▶ _Directive_
Provide again, from the entries below, every line from the one containing "Turn this picture" through the one containing "Units are millimetres.", exactly as written, and no other line.

▶ _Data section_
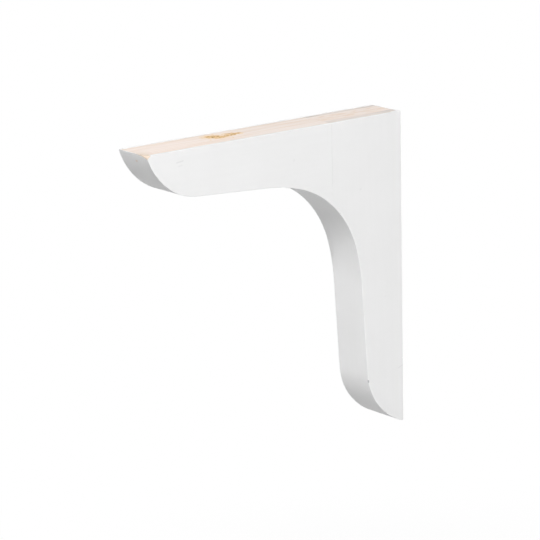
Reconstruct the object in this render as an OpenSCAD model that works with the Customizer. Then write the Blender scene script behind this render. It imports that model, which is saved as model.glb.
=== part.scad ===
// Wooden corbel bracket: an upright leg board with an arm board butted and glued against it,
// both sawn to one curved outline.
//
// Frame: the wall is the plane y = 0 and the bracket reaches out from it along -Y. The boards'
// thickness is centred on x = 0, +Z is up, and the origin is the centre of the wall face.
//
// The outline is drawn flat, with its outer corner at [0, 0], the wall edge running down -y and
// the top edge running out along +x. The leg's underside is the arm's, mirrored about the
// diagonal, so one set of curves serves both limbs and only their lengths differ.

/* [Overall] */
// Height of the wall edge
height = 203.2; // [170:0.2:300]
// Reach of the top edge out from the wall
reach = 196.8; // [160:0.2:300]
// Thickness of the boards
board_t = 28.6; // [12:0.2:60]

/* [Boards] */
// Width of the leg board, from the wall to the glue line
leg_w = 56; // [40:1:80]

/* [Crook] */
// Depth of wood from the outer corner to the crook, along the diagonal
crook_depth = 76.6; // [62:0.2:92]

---

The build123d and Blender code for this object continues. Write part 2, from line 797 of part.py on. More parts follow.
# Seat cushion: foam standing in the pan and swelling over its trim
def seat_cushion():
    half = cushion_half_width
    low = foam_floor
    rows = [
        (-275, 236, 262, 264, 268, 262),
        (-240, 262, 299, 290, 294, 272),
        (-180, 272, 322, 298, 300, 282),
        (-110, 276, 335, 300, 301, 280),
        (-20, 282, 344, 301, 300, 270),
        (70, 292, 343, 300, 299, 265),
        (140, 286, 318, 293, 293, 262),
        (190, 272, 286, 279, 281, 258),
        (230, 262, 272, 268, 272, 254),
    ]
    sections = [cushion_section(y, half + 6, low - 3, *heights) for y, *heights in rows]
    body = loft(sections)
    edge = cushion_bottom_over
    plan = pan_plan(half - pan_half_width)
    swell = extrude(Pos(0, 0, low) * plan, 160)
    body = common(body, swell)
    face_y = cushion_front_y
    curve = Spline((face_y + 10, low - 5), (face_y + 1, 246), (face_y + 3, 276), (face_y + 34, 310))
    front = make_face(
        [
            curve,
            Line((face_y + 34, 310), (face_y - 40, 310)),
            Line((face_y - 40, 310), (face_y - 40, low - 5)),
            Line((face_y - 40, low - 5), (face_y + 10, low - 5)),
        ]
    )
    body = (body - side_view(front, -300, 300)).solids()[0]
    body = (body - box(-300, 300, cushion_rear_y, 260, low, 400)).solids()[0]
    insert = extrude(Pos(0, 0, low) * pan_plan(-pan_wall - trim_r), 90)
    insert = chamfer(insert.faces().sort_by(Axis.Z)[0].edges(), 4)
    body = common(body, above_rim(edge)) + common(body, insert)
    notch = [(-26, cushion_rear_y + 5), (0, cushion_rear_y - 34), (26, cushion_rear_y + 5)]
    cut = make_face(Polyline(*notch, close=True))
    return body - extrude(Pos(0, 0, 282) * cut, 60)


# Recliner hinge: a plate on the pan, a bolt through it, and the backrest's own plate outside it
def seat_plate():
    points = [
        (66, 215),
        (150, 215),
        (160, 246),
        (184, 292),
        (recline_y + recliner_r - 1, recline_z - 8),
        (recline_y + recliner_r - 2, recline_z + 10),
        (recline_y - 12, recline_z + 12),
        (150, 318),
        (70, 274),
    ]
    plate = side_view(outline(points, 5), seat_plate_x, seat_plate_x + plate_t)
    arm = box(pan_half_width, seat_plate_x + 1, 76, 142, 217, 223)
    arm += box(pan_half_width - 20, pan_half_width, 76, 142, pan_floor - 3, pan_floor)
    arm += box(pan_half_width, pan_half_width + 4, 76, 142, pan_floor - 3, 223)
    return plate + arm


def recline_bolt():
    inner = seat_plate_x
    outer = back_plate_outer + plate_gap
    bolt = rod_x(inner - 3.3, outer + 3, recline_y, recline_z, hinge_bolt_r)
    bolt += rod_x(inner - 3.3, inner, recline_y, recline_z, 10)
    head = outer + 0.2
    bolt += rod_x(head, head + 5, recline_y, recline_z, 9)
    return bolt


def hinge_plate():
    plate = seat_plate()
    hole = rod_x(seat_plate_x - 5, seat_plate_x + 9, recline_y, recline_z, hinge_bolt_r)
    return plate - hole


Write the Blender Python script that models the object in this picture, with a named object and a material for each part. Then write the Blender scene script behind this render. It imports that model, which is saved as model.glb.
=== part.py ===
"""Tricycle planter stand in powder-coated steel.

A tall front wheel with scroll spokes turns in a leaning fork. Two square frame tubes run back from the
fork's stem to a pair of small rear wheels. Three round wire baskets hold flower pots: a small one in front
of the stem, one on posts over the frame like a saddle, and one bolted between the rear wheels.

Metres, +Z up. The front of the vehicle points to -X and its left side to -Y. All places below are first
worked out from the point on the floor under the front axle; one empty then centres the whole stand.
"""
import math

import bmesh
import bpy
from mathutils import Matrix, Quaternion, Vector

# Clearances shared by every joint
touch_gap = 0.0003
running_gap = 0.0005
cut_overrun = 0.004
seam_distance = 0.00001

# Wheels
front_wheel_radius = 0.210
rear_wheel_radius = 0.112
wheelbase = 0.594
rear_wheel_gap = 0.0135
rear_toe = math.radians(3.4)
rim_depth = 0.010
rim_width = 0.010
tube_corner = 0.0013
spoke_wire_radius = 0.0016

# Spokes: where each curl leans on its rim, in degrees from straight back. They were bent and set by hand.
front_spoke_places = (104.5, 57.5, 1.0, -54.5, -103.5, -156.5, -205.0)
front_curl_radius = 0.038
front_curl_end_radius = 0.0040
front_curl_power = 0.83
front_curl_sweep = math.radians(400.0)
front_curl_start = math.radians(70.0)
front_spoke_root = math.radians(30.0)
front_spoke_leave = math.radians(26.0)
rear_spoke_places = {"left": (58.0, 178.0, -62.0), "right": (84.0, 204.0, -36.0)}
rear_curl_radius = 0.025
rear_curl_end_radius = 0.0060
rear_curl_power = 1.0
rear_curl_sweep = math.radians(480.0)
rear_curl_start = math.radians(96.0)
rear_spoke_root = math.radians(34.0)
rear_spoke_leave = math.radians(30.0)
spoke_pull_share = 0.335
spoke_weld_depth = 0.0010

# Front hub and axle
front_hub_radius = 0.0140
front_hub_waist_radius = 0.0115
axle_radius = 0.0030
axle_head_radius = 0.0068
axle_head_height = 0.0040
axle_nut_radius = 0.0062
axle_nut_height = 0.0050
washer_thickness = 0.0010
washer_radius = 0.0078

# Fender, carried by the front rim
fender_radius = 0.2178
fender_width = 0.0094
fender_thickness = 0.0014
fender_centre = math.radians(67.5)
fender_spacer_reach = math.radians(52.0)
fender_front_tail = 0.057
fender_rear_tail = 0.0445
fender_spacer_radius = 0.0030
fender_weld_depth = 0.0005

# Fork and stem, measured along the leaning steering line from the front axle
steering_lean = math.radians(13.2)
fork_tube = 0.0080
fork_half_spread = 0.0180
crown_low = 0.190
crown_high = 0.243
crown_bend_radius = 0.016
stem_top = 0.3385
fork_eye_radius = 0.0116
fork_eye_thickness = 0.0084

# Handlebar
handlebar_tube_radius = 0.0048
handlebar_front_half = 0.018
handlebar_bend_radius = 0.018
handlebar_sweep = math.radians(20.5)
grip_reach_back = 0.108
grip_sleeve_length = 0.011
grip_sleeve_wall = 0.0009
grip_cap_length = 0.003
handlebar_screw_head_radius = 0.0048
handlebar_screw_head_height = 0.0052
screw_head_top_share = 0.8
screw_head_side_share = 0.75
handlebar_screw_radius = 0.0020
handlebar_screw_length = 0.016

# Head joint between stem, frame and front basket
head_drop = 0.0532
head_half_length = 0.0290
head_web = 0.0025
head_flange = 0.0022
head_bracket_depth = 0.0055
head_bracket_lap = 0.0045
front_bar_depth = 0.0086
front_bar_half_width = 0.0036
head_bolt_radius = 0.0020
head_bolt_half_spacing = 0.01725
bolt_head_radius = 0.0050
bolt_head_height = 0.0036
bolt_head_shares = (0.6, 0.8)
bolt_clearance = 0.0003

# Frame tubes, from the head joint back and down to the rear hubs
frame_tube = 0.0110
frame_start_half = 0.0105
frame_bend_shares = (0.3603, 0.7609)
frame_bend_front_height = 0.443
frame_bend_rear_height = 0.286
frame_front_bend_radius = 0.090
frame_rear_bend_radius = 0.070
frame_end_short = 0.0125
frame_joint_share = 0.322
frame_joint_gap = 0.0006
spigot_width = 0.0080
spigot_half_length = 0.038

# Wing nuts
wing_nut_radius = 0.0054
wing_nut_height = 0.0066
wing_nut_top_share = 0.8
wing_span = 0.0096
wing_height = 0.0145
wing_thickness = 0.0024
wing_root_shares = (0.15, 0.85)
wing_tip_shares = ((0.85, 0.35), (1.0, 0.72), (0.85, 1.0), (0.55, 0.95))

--

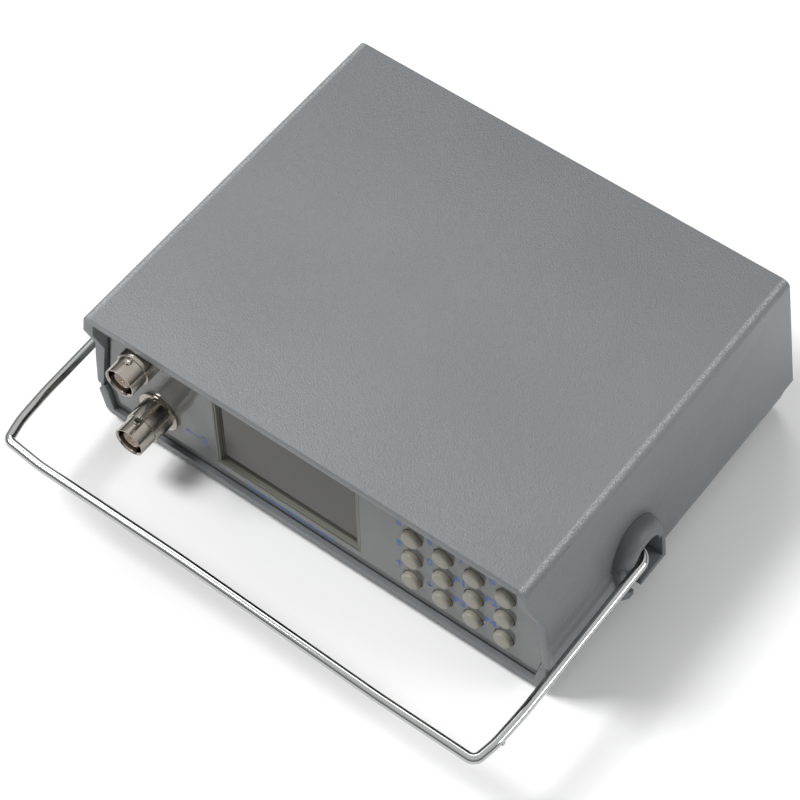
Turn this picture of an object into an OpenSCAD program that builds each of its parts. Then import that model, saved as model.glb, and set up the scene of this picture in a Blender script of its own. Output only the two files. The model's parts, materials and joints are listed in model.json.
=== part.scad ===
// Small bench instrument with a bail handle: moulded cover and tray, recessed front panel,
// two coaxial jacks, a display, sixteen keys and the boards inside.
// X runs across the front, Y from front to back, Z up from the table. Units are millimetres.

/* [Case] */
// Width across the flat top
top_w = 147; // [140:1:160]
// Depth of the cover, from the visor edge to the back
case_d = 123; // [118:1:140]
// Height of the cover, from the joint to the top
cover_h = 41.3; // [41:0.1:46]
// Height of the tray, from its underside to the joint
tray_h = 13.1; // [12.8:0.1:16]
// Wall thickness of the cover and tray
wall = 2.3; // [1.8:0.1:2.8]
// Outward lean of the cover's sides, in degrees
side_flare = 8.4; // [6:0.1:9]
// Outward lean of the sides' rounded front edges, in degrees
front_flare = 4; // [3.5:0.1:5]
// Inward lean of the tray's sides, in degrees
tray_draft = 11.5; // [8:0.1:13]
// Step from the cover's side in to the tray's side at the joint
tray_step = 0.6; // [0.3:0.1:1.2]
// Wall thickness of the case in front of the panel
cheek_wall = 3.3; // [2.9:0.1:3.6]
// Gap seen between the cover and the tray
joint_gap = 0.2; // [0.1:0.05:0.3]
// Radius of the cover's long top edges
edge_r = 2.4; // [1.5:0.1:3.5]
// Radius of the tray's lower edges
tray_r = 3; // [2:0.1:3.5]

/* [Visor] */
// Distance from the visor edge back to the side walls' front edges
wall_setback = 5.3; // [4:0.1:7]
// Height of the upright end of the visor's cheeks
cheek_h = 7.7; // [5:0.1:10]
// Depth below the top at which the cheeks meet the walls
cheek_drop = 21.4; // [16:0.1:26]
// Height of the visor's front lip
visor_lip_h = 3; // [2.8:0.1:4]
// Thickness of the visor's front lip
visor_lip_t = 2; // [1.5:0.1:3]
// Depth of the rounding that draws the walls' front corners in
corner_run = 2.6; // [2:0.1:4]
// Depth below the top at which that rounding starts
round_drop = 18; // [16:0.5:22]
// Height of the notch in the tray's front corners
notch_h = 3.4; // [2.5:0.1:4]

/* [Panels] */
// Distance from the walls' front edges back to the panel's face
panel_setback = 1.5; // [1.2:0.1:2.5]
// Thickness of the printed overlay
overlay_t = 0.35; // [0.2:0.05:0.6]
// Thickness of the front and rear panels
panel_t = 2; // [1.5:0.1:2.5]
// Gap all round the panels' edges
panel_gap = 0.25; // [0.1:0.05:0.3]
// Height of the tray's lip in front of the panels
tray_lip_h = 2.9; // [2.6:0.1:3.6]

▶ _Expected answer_
Turn this picture of an object into an OpenSCAD program that builds each of its parts. Then import that model, saved as model.glb, and set up the scene of this picture in a Blender script of its own. Output only the two files. The model's parts, materials and joints are listed in model.json.
=== part.scad ===
// Small bench instrument with a bail handle: moulded cover and tray, recessed front panel,
// two coaxial jacks, a display, sixteen keys and the boards inside.
// X runs across the front, Y from front to back, Z up from the table. Units are millimetres.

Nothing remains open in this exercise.